DATA SEGMENT =>

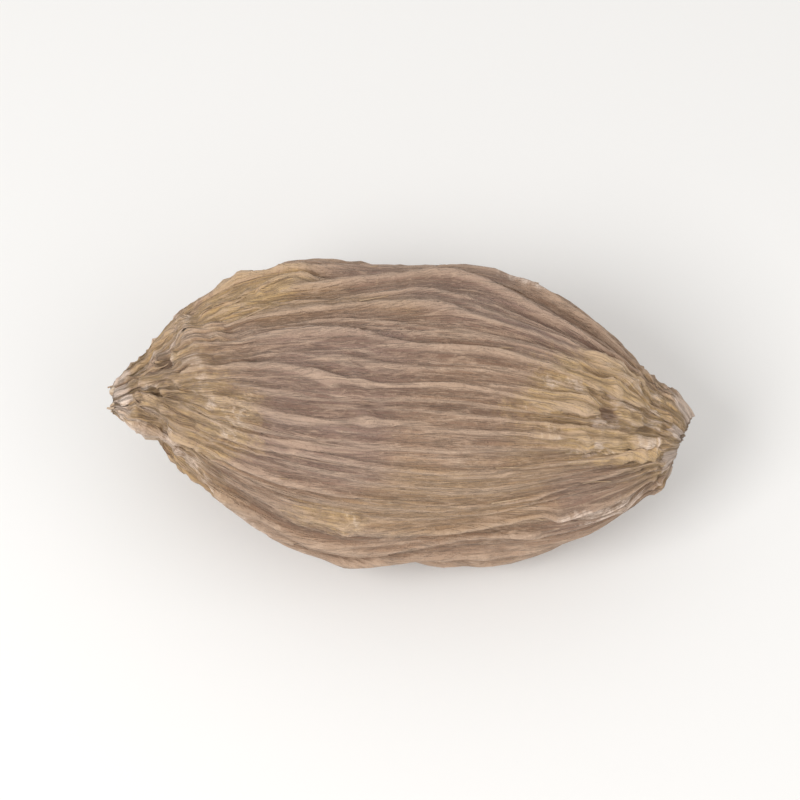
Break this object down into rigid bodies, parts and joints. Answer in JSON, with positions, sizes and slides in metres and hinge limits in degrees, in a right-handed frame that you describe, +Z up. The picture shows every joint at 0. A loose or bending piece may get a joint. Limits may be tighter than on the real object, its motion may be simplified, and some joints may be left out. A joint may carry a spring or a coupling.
{
  "type": "black cardamom pod",
  "caption": "Dried black cardamom pod with a rough ribbed husk, a puckered beak and a torn stalk end, lying on its side.",
  "frame": {"origin": "on the surface that the pod rests on, under the middle of its box", "axes": "+X along the pod towards its stalk end, +Y across it, +Z up from the surface"},
  "size_m": [0.025, 0.0136, 0.0122],
  "materials": {
    "husk": "matte"
  },
  "bodies": {
    "root": {"pod": "husk"}
  },
  "joints": []
}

WHAT THE EXERCISE ASKS =>
Repeat the data above exactly.

FINISHED TASK =>
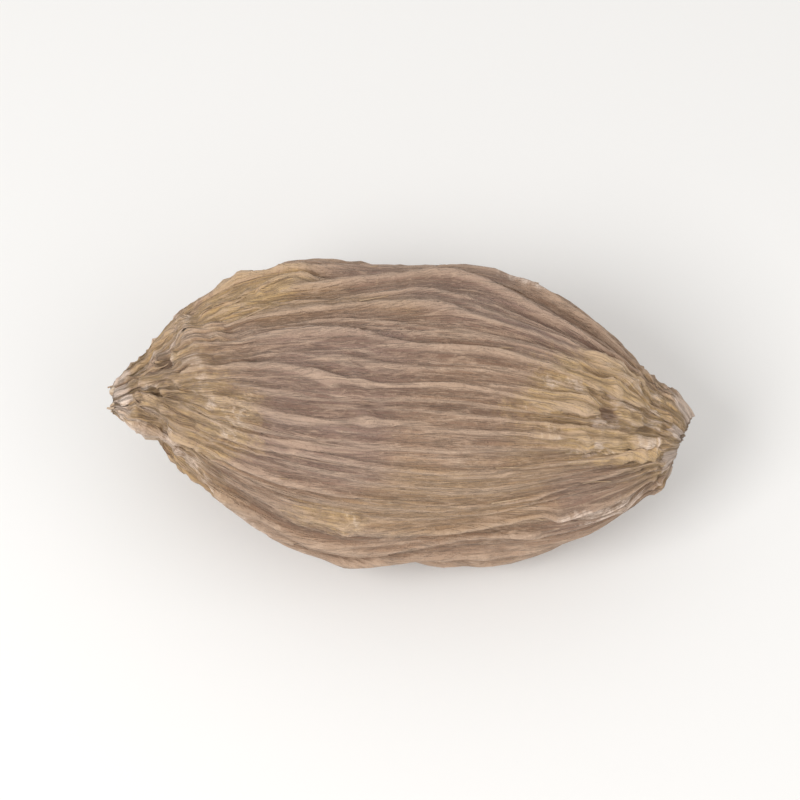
Break this object down into rigid bodies, parts and joints. Answer in JSON, with positions, sizes and slides in metres and hinge limits in degrees, in a right-handed frame that you describe, +Z up. The picture shows every joint at 0. A loose or bending piece may get a joint. Limits may be tighter than on the real object, its motion may be simplified, and some joints may be left out. A joint may carry a spring or a coupling.
{
  "type": "black cardamom pod",
  "caption": "Dried black cardamom pod with a rough ribbed husk, a puckered beak and a torn stalk end, lying on its side.",
  "frame": {"origin": "on the surface that the pod rests on, under the middle of its box", "axes": "+X along the pod towards its stalk end, +Y across it, +Z up from the surface"},
  "size_m": [0.025, 0.0136, 0.0122],
  "materials": {
    "husk": "matte"
  },
  "bodies": {
    "root": {"pod": "husk"}
  },
  "joints": []
}